Redefine Breakeven: Why 10 Percent Pretax Profit is the Real Goal
Key Insight 2
Narrator: Once an owner is paying themselves a proper market-rate salary, the next step is to redefine what success looks like. In the world of business, simply breaking even is not a victory; it's a state of extreme vulnerability. A breakeven business has no cushion for unexpected expenses, no capital for growth, and no ability to weather a downturn. It’s one bad month away from disaster.
Crabtree introduces a new benchmark: a minimum of 10 percent pretax profit is the new breakeven. This means that after all expenses are paid, including the owner's market-based salary, the business should still be generating a profit of at least 10 percent of its revenue. This 10 percent isn't just a nice-to-have; it's the lifeblood of a healthy enterprise. It provides the cash needed to pay taxes, service debt, invest in growth, and ultimately, reward the owner with a true return on their investment.
Achieving this target forces a business to be lean, efficient, and strategic. If a company is consistently falling below this 10 percent threshold, it serves as a critical warning sign that something in the business model—pricing, costs, or efficiency—is fundamentally broken and requires immediate attention.
Escape the Black Hole with Labor Productivity
Key Insight 3
Narrator: Many businesses that survive the startup phase encounter a perilous period Crabtree calls the "black hole." This typically occurs when a company grows to between one and five million dollars in revenue. At this stage, complexity increases exponentially. The owner can no longer manage everything personally, and the systems that worked for a small team begin to break down.
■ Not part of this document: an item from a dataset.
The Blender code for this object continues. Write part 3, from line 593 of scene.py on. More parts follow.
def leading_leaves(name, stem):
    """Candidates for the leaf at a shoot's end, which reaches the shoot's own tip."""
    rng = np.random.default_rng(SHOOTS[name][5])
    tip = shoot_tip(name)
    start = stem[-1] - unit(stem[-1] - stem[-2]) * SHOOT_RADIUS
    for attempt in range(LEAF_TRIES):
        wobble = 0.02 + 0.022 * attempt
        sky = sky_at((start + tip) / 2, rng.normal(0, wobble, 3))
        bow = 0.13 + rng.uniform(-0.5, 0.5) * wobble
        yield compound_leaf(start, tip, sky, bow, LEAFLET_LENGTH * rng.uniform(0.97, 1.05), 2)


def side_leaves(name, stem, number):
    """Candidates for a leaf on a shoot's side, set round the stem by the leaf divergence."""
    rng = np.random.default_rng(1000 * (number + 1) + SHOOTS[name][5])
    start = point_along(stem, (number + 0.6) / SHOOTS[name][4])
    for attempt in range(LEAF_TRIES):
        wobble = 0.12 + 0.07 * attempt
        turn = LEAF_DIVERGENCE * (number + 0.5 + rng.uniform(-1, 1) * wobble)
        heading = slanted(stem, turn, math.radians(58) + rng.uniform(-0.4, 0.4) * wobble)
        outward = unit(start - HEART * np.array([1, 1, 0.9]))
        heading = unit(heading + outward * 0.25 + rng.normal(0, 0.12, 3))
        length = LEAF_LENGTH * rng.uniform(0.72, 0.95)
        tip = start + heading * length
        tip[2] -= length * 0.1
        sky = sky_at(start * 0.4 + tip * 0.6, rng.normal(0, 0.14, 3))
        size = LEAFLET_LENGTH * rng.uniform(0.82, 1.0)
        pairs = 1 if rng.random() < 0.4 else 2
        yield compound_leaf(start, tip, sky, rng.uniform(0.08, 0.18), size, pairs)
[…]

The business starts to feel like it's sucking the life and cash out of the owner, a true black hole.
The key to surviving and escaping this phase is not just hiring more people, but mastering labor productivity. Crabtree argues that the single most important metric for a service-based business is its direct labor efficiency ratio, or the amount of gross profit generated for every dollar spent on labor. It’s not about how much you pay people or how many employees you have; it’s about the economic output of your team.
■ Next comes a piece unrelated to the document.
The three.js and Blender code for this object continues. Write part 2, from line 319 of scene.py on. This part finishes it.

He illustrates this with the story of two competing companies. One company focused on hiring experienced, high-paid staff, assuming they would be more productive. The other focused on building strong systems and training, allowing them to get more out of less-experienced, lower-paid employees. The second company, with its higher labor productivity, was significantly more profitable and resilient. By focusing relentlessly on maximizing the return on every labor dollar, a business can build the powerful economic engine needed to break free of the black hole's gravitational pull.
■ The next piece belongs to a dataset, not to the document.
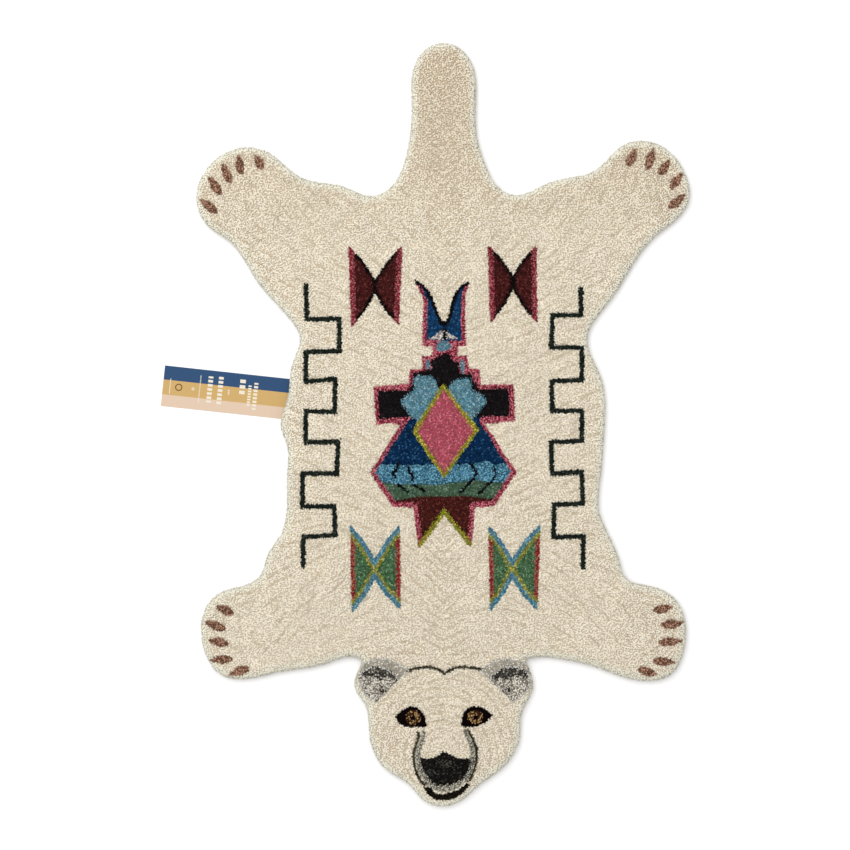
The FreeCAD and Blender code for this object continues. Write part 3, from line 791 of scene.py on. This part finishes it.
WOOLS = {
    "ivory_pile": wool("ivory wool", IVORY, 0.06, (207, 196, 175), 0.2, 0.3, 0.1),
    "claws": wool("claw brown wool", (158, 122, 102), 0.3, (118, 86, 70), 0.3),
    "figure_pink_outline": wool("rose wool", (182, 102, 112), 0.35, (140, 52, 68), 0.3),
    "figure_horn_blue": wool("horn blue wool", (26, 58, 92), 0.5, (44, 86, 122), 0.15),
    "figure_horn_white_peaks": wool("white wool", (206, 200, 192), 0.2, (150, 140, 140), 0.2),
    "figure_black_details": wool("black wool", (20, 18, 21), 0.5, (34, 34, 40), 0.2),
    "figure_light_blue_patches": wool("sky blue wool", (84, 128, 144), 0.4, (122, 152, 160), 0.3),
    "figure_black_body": wool("body black wool", (27, 24, 25), 0.5, (38, 34, 36), 0.15),
    "figure_diamond_border": wool("lime wool", (122, 128, 42), 0.35, (180, 164, 72), 0.35),
    "figure_diamond": wool("diamond rose wool", (164, 76, 90), 0.3, (184, 100, 112), 0.3),
    "figure_skirt_navy": wool("navy wool", (14, 42, 74), 0.5, (40, 74, 104), 0.2),
    "figure_skirt_sky_blue": wool("band blue wool", (94, 142, 162), 0.4, (66, 112, 134), 0.3),
    "figure_skirt_green": wool("band green wool", (66, 88, 68), 0.4, (92, 116, 98), 0.3),
    "figure_hem_maroon": wool("hem maroon wool", (70, 32, 29), 0.5, (88, 48, 42), 0.2),
    "figure_hem_lime": wool("hem lime wool", (122, 128, 42), 0.35, (176, 160, 70), 0.35),
    "upper_bows_maroon": wool("maroon wool", (68, 31, 30), 0.5, (86, 46, 44), 0.22),
    "upper_bows_pink_sides": wool("side rose wool", (162, 88, 94), 0.3, (128, 48, 58), 0.3),
    "upper_bows_black_edges": wool("edge black wool", (22, 19, 18), 0.5, (40, 34, 32), 0.15),
    "lower_bows_green": wool("bow green wool", (72, 104, 72), 0.5, (98, 126, 98), 0.25),
    "lower_bows_blue_edges": wool("edge blue wool", (74, 124, 146), 0.35, (112, 152, 164), 0.3),
    "lower_bows_lime_bands": wool("band lime wool", (126, 130, 50), 0.35, (172, 162, 84), 0.35),
    "lower_bows_red_sides": wool("side red wool", (156, 92, 78), 0.3, (146, 48, 54), 0.35),
    "key_border": wool("border wool", (30, 38, 34), 0.5, (58, 62, 54), 0.2),
    "ear_rims_grey": wool("ear grey wool", (158, 152, 137), 0.25, (196, 190, 178), 0.3),
    "ear_hollows_dark": wool("ear dark wool", (54, 52, 47), 0.4, (158, 152, 142), 0.22),
    "ear_hollows_speckled": wool("ear speckled wool", (194, 188, 176), 0.3, (138, 131, 120), 0.25),
    "face_dark_lines": wool("line wool", (84, 80, 66), 0.4, (54, 50, 42), 0.3),
    "eyes_black": wool("eye wool", (22, 13, 15), 0.5),
    "irises": wool("hazel wool", (158, 126, 86), 0.35, (70, 48, 32), 0.3),
    "nose_black": wool("nose wool", (26, 24, 22), 0.5, (52, 50, 48), 0.2),
    "nose_grey_lights": wool("nose grey wool", (66, 66, 60), 0.4, (32, 30, 30), 0.3),
    "muzzle_grey_band": wool("muzzle grey wool", (172, 168, 155), 0.3, (124, 119, 106), 0.25),
    "mouth_black": wool("mouth wool", (32, 28, 23), 0.5),
}
print("wools:", len(WOOLS))

# %% [markdown]
# ## Tufting every colour
#
# One bed and one crop of tufts is made for each solid. The trunk's ivory field is far
# larger than the rest, so its tufts are split into bands across the rug to keep each piece
# light, and its bed is a piece of its own.


# %% The pile
def wool_for(node):
    """The wool that a pile solid is tufted in."""
    return next(wools for key, wools in WOOLS.items() if node.startswith(key))


def seam_gap(node):
    """How far the tufts stay from the solid's rim, so that its finer neighbours stay sharp."""
    if node.startswith("ivory"):
        return 0.8 * MM
    if node.startswith(("figure_skirt", "figure_horn_blue")):
        return 0.6 * MM
    return 0.0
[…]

Master the Four Forces of Cash Flow
Key Insight 4
Narrator: Profit on a spreadsheet and cash in the bank are two very different things. A business can be wildly profitable on paper but still go bankrupt from a lack of cash. To prevent this, Crabtree presents a simple model he calls the "Four Forces of Cash Flow," which dictates the non-negotiable priorities for how a business must use its cash.
These forces must be addressed in a specific order. The first force is Taxes. The government always gets paid first, and treating the IRS as a lender is a recipe for disaster. The second force is Debt Repayment. After setting aside cash for taxes, the next priority is paying back lenders. The third force is achieving a Core Capital Target. This is the amount of cash a business needs to have in the bank to operate for two months without any revenue—its emergency fund.
Only after these first three forces have been satisfied can an owner consider the fourth force: Profit Distributions. Taking distributions before funding taxes, debt, and core capital is like eating the seed corn needed for next year's harvest. It starves the business of the cash it needs to be stable and to grow. By respecting this hierarchy, entrepreneurs can move from reactive, panicked "fire drill" cash management to a strategic, proactive approach that ensures long-term financial health.
Ditch the Budget, Embrace the Forecast
Key Insight 5
Narrator: For many businesses, the annual budgeting process is a painful, time-consuming exercise in guesswork that produces a document that is obsolete almost as soon as it's finished. Crabtree argues for a more dynamic and practical approach: skipping the rigid budget and learning to forecast instead.
A budget is a static, year-long plan. A forecast, by contrast, is a living, rolling prediction of the future, typically looking ahead 90 days and updated monthly or quarterly. It’s not about creating a complex, perfect model. It's about using real, up-to-date data to make informed decisions about the immediate future. This simplified approach allows a business to be agile, spotting trends and adapting to changing market conditions in real time.
The data supports this shift. A study by the Hackett Group found that companies using rolling forecasts experienced significantly higher revenue growth and profitability than those stuck with traditional annual budgets. By focusing on a simple, rolling forecast, entrepreneurs can spend less time on bureaucratic planning and more time making strategic decisions that actually drive the business forward.
Conclusion
Narrator: The single most powerful takeaway from See Beyond the Numbers is a fundamental shift in mindset: an entrepreneur must surgically separate their role as an employee from their role as an owner. This isn't just an accounting detail; it's the bedrock of strategic clarity. Paying a market-rate salary is the act that clears the fog, revealing the true, unvarnished performance of the business and forcing an honest evaluation of its health. Every other principle in the book—from the 10 percent profit target to the four forces of cash flow—flows from this initial, crucial decision.
The challenge this book presents is one of radical honesty. It asks you to look at your business not as an extension of yourself, but as a separate economic entity that must stand on its own. So, ask yourself this difficult question: If you were hit by a bus tomorrow and your company had to hire someone to do your job, what would it cost? And after paying that salary, would your business still be profitable? The answer to that question is the first step toward seeing beyond the numbers and building a truly successful enterprise.